• _Instructions to follow_
Both the line containing "side_wall();" and the line containing "obj.parent = empty" belong in the answer, along with every line between them; print exactly those.
+--
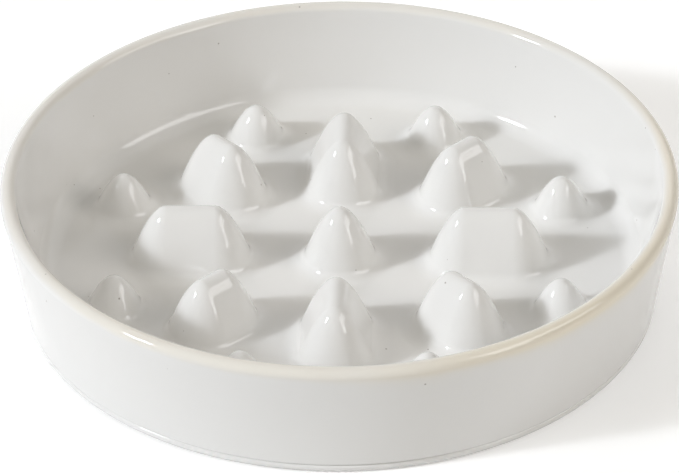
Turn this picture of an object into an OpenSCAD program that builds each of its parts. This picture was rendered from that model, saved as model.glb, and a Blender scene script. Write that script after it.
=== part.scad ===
// Glazed stoneware slow feeder bowl.
// A low round bowl with a sloping wall and a full-round coloured lip. Its flat floor carries
// a field of bell-shaped bumps: a cone in the middle, long and short radial ridges by turns
// round it, and a ring of low cones near the wall. Food lies in the channels between them.
// The origin is on the table, on the bowl's axis. +Z is up, and +X runs along a long ridge.
// Lengths are in millimetres and angles in degrees.

/* [Wall] */
// Height of the bowl from the table to the top of the lip
bowl_h = 40.5; // [36:0.5:50]
// Slope of the wall's outer face from upright
wall_lean = 9.8; // [6:0.1:13]
// Thickness of the wall at the lip, which is fully rounded over
lip_t = 4.8; // [4:0.1:6]
// Height of the coloured glaze band round the lip
lip_h = 5; // [4:0.1:8]
// Thickness of the wall at its foot, measured level, outside the cove
wall_base_t = 4.3; // [3.5:0.1:6]
// Radius of the cove between the floor and the wall
cove_r = 6.6; // [4:0.1:8]
// Radius of the wall's bottom outer edge, which turns in to the crease above the foot ring
edge_r = 0.8; // [0.5:0.1:1.5]

/* [Floor and foot] */
// Height of the eating floor above the table
floor_z = 10.6; // [9:0.1:13]
// Thickness of the floor
floor_t = 6.4; // [5.5:0.1:7]
// Height of the foot ring, a low bead level with the wall's outer face
foot_h = 3; // [2.4:0.1:3.4]
// Radius of the foot ring's upper outer edge, below the crease
foot_bead_r = 0.9; // [0.5:0.1:1.2]
// Width of the rounded shoulder between the recess underneath and the foot ring
shoulder_w = 3; // [2:0.1:4]
// Radius of the foot ring's inner bottom edge
foot_edge_r = 0.5; // [0.2:0.1:0.8]

/* [Bumps] */
// Height of the middle cone and of the ridges above the floor
tall_h = 19; // [16:0.1:21]
// Height of the low cones above the floor
low_h = 12.3; // [10:0.1:14]
// Width that the rounded crown of a bump aims at before the sides take over, as a radius
crown_r = 6.1; // [5:0.1:6.5]
// Depth over which a crown rounds into its sides
crown_depth = 6.5; // [5:0.1:8]
// Slope of a bump's sides from upright
side_draft = 17.3; // [14:0.1:20]
// Radius of the fillet between a bump and the floor
foot_fillet_r = 3; // [2:0.1:3.5]

/* [Ridges and channels] */
// Width of the channel between the middle cone and the long ridges, at the floor
middle_channel_w = 10.3; // [8:0.1:14]
// Length of a long ridge's crest
long_crest_l = 14.3; // [10:0.1:20]
// Width of the channel between a long ridge and the edge of the flat floor
outer_channel_w = 18.6; // [16:0.1:24]
// How much further out the short ridges start than the long ones
short_setback = 10.5; // [8:0.1:13]
// Length of a short ridge's crest
short_crest_l = 7.4; // [4:0.1:9]
// Distance from the foot of a low cone to the edge of the flat floor
low_outer_w = 1.1; // [0.5:0.1:3]

/* [Hidden] */

// The pattern repeats eight times: ridges on the spokes, low cones half a spoke round
spokes = 8;
spoke_angle = 360 / spokes;

glaze = [0.93, 0.92, 0.90];
lip_glaze = [0.87, 0.81, 0.71];

// Smoothness of round shapes: facets of a turn, steps of a crown, and steps of an arc
$fn = 96;
bell_steps = 14;
arc_steps = 10;

// A point on a circle in the profile plane, and an arc of such points
function on_circle(r, z, radius, a) = [r + radius * cos(a), z + radius * sin(a)];
function arc(r, z, radius, a0, a1) = [
    for (i = [0:arc_steps]) on_circle(r, z, radius, a0 + (a1 - a0) * i / arc_steps)
];

// Bell profile of every bump: its radius at a depth below its top
function bell_r(depth) = (crown_r + depth * tan(side_draft)) * sqrt(1 - exp(-depth / crown_depth));

// Where the bell meets its foot fillet, and the radius of the fillet's edge on the floor
fillet_join_h = foot_fillet_r * (1 - sin(side_draft));
function fillet_mid_r(h) = bell_r(h - fillet_join_h) + foot_fillet_r * cos(side_draft);

// Places along a spoke, from the middle outwards. They set how wide the flat floor has to be.
tall_foot_r = fillet_mid_r(tall_h);
long_start = 2 * tall_foot_r + middle_channel_w;
long_end = long_start + long_crest_l;
short_start = long_start + short_setback;
short_end = short_start + short_crest_l;
floor_r = long_end + tall_foot_r + outer_channel_w;
low_ring_r = floor_r - low_outer_w - fillet_mid_r(low_h);
floor_under_z = floor_z - floor_t;

// Outer face of the wall: straight, from the base up to a tangent point on the lip's circle
base_r = floor_r + cove_r + wall_base_t;
lip_r = lip_t / 2;
lip_mid_z = bowl_h - lip_r;
lip_mid_r = base_r + lip_mid_z * tan(wall_lean) - lip_r / cos(wall_lean);
lip_z = bowl_h - lip_h;
function wall_out_r(z) = base_r + z * tan(wall_lean);

// Inner face of the wall: straight, between tangent points on the cove and on the lip's circle
cove_mid_r = floor_r;
cove_mid_z = floor_z + cove_r;
cove_to_lip = [lip_mid_r - cove_mid_r, lip_mid_z - cove_mid_z];
wall_in_a = atan2(cove_to_lip[1], cove_to_lip[0]) - acos((cove_r + lip_r) / norm(cove_to_lip));
cove_end = on_circle(cove_mid_r, cove_mid_z, cove_r, wall_in_a);
function wall_in_r(z) = cove_end[0] - (z - cove_end[1]) * tan(wall_in_a);

// Foot ring: its faces, and the radius of its lower outer edge, which takes up the rest of
// its height
foot_in_r = floor_r + shoulder_w;
foot_lower_r = foot_h - foot_bead_r;
foot_out_r = wall_out_r(foot_lower_r);

// Half outline of a bump of height h, from its top down to the floor
function bump_outline(h) = concat(
    [for (i = [0:bell_steps - 1])
        let (depth = (h - fillet_join_h) * pow(i / bell_steps, 2))
        [bell_r(depth), h - depth]],
    arc(fillet_mid_r(h), foot_fillet_r, foot_fillet_r, 180 + side_draft, 270)
);

// A round bump on the floor
module cone_bump(h) {
    translate([0, 0, floor_z])
        rotate_extrude()
            polygon(concat(bump_outline(h), [[0, 0]]));
}

// A ridge: the same bell drawn out along a spoke between two places, with half-round ends
module ridge_bump(h, start, end) {
    outline = bump_outline(h);
    mirrored = [for (i = [len(outline) - 1:-1:1]) [-outline[i][0], outline[i][1]]];
    translate([start, 0, floor_z]) {
        rotate([90, 0, 90])
            linear_extrude(end - start)
                polygon(concat(outline, mirrored));
        rotate([0, 0, 90])
            rotate_extrude(angle = 180)
                polygon(concat(outline, [[0, 0]]));
        translate([end - start, 0, 0])
            rotate([0, 0, -90])
                rotate_extrude(angle = 180)
                    polygon(concat(outline, [[0, 0]]));
    }
}

module side_wall() {
    color(glaze)
        rotate_extrude()
            polygon([
                cove_end,
                [wall_in_r(lip_z), lip_z],
                [wall_out_r(lip_z), lip_z],
                [wall_out_r(cove_end[1]), cove_end[1]]
            ]);
}

module rim_lip() {
    color(lip_glaze)
        rotate_extrude()
            polygon(concat(
                [[wall_in_r(lip_z), lip_z], [wall_out_r(lip_z), lip_z]],
                arc(lip_mid_r, lip_mid_z, lip_r, -wall_lean, 180 + wall_in_a)
            ));
}

// The corner that carries the wall, with the cove inside it
module corner_ring() {
    color(glaze)
        rotate_extrude()
            polygon(concat(
                // Shoulder of the recess underneath, from the foot ring in to the floor
                [for (i = [0:arc_steps])
                    let (a = 90 * i / arc_steps)
                    [floor_r + shoulder_w * cos(a), foot_h + (floor_under_z - foot_h) * sin(a)]],
                arc(cove_mid_r, cove_mid_z, cove_r, -90, wall_in_a),
                [[wall_out_r(cove_end[1]), cove_end[1]]],
                // Bottom outer edge
                arc(wall_out_r(foot_h + edge_r) - edge_r / cos(wall_lean),
                    foot_h + edge_r, edge_r, -wall_lean, -90)
            ));
}

module floor_disc() {
    color(glaze)
        translate([0, 0, floor_under_z])
            cylinder(h = floor_t, r = floor_r);
}

module foot_ring() {
    color(glaze)
        rotate_extrude()
            polygon(concat(
                [[foot_in_r, foot_h]],
                arc(foot_in_r + foot_edge_r, foot_edge_r, foot_edge_r, 180, 270),
                arc(foot_out_r - foot_lower_r, foot_lower_r, foot_lower_r, -90, 0),
                arc(foot_out_r - foot_bead_r, foot_lower_r, foot_bead_r, 0, 90)
            ));
}

module middle_cone() {
    color(glaze)
        cone_bump(tall_h);
}

// Odd ridges are the long ones, and ridge 1 lies along +X
module ridge(number) {
    is_long = number % 2 == 1;
    color(glaze)
        rotate([0, 0, spoke_angle * (number - 1)])
            if (is_long)
                ridge_bump(tall_h, long_start, long_end);
            else
                ridge_bump(tall_h, short_start, short_end);
}

module low_cone(number) {
    color(glaze)
        rotate([0, 0, spoke_angle * (number - 1 / 2)])
            translate([low_ring_r, 0, 0])
                cone_bump(low_h);
}

side_wall();
rim_lip();
corner_ring();
floor_disc();  // floor
foot_ring();
middle_cone();
for (number = [1:spokes]) {
    ridge(number);
    low_cone(number);
}
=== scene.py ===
# Glazed stoneware slow feeder bowl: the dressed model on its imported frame.
# Lengths are in metres, in the frame of the solids: the origin is on the table, on the bowl's
# axis, +Z is up, and +X runs along a long ridge.
import math

import bpy
import numpy as np
from mathutils import Matrix, Vector


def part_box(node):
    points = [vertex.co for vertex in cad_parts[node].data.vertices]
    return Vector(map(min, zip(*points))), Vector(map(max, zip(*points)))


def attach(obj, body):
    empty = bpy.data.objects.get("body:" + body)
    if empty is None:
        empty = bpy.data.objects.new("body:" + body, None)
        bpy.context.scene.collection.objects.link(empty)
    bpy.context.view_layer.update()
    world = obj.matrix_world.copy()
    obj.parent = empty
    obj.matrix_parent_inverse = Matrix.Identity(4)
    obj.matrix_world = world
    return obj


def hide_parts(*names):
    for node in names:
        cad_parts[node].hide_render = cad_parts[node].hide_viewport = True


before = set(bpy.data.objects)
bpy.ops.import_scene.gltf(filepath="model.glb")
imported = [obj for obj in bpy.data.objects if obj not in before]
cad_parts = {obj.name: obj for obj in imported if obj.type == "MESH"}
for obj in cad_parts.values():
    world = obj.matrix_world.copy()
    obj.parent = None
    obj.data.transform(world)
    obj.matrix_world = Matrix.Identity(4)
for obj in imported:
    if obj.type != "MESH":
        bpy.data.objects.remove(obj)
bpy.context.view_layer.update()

scene = bpy.context.scene
MM = 0.001

# Sizes and places from the frame's boxes

floor_lo, floor_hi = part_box("floor")
wall_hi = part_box("side_wall")[1]
lip_lo, lip_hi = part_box("rim_lip")
foot_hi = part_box("foot_ring")[1]
cone_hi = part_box("middle_cone")[1]
long_lo, long_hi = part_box("ridge_1")
short_lo, short_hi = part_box("ridge_2")
low_lo, low_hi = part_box("low_cone_1")

floor_r, floor_z, floor_under_z = floor_hi.x, floor_hi.z, floor_lo.z
lip_z, lip_top = lip_lo.z, lip_hi.z
foot_h, foot_out_r = foot_hi.z, foot_hi.x
tall_h = cone_hi.z - floor_z
low_h = low_hi.z - floor_z
tall_foot_r = cone_hi.x

# A ridge lies along each of eight spokes, long and short by turns, with a low cone between each
# two. These are the places along a spoke where a ridge's round ends have their middles, and how
# far out the low cones stand.
SPOKES = 8
SPOKE_ANGLE = 2 * math.pi / SPOKES
long_start, long_end = long_lo.x + tall_foot_r, long_hi.x - tall_foot_r
short_start = (short_lo.x + tall_foot_r) / math.cos(SPOKE_ANGLE)
short_end = (short_hi.x - tall_foot_r) / math.cos(SPOKE_ANGLE)
low_ring_r = (low_lo.x + low_hi.x) / 2 / math.cos(SPOKE_ANGLE / 2)

# Sizes that no box gives, the same as in the solids

wall_lean = math.radians(9.8)
lip_r = 2.4 * MM
cove_r = 6.6 * MM
edge_r = 0.8 * MM
shoulder_w = 3 * MM
foot_bead_r = 0.9 * MM
foot_edge_r = 0.5 * MM
crown_r = 6.1 * MM
crown_depth = 6.5 * MM
side_draft = math.radians(17.3)

# The glaze pools at a bump's foot. The foot leaves the bump's side at this height and runs out
# this far beyond where the side, carried on straight, would meet the floor.
pool_h = 3 * MM
pool_run = 4.6 * MM

# Bumps reach this far into the floor, so that no seam shows round them
SINK = 0.3 * MM

# Points that are the same to this are joined
WELD = MM / 10000

# Outlines

# A run is a list of (r, z, normal's r, normal's z), along which the surface is smooth, and an
# outline is a list of runs with a crease between one and the next. Each goes clockwise, with r to
# the right and z up, so the outside is on its left.


def arc(mid, radius, a0, a1, steps=12):
    """Part of a circle: clockwise round the solid's own edge, anticlockwise round a hollow."""
    side = 1 if a1 < a0 else -1
    angles = [a0 + (a1 - a0) * i / steps for i in range(steps + 1)]
    return [
        (mid[0] + radius * math.cos(a), mid[1] + radius * math.sin(a),
         side * math.cos(a), side * math.sin(a))
        for a in angles
    ]


def line(start, end):
    """A straight run, with its normal to its left."""
    length = math.dist(start, end)
    normal = (-(end[1] - start[1]) / length, (end[0] - start[0]) / length)
    return [(*start, *normal), (*end, *normal)]


def bell_r(depth):
    """How far out a bump's side is at a depth below its top. A round crown closes the side."""
    return (crown_r + depth * math.tan(side_draft)) * math.sqrt(1 - math.exp(-depth / crown_depth))


def bell_slope(depth):
    """How fast that grows with depth."""
    fade = math.exp(-depth / crown_depth)
    root = math.sqrt(1 - fade)
    side_r = crown_r + depth * math.tan(side_draft)
    return math.tan(side_draft) * root + side_r * fade / (2 * crown_depth * root)


def pool(h, steps=24):
    """The soft foot of a bump of height h, from its side out to the floor: part of a parabola."""
    slope = bell_slope(h - pool_h)
    r = bell_r(h - pool_h)
    corner = r + pool_h * slope
    end = corner + pool_run
    points = []
    for i in range(1, steps + 1):
        t = i / steps
        back_t = 1 - t
        z = pool_h * back_t ** 2
        out = (corner - r) * back_t + (end - corner) * t
        down = pool_h * back_t
        length = math.hypot(out, down)
        points.append((r * back_t ** 2 + 2 * corner * t * back_t + end * t ** 2, floor_z + z,
                       down / length, out / length))
    return points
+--
• _Result for this task_
side_wall();
rim_lip();
corner_ring();
floor_disc();  // floor
foot_ring();
middle_cone();
for (number = [1:spokes]) {
    ridge(number);
    low_cone(number);
}
=== scene.py ===
# Glazed stoneware slow feeder bowl: the dressed model on its imported frame.
# Lengths are in metres, in the frame of the solids: the origin is on the table, on the bowl's
# axis, +Z is up, and +X runs along a long ridge.
import math

import bpy
import numpy as np
from mathutils import Matrix, Vector


def part_box(node):
    points = [vertex.co for vertex in cad_parts[node].data.vertices]
    return Vector(map(min, zip(*points))), Vector(map(max, zip(*points)))


def attach(obj, body):
    empty = bpy.data.objects.get("body:" + body)
    if empty is None:
        empty = bpy.data.objects.new("body:" + body, None)
        bpy.context.scene.collection.objects.link(empty)
    bpy.context.view_layer.update()
    world = obj.matrix_world.copy()
    obj.parent = empty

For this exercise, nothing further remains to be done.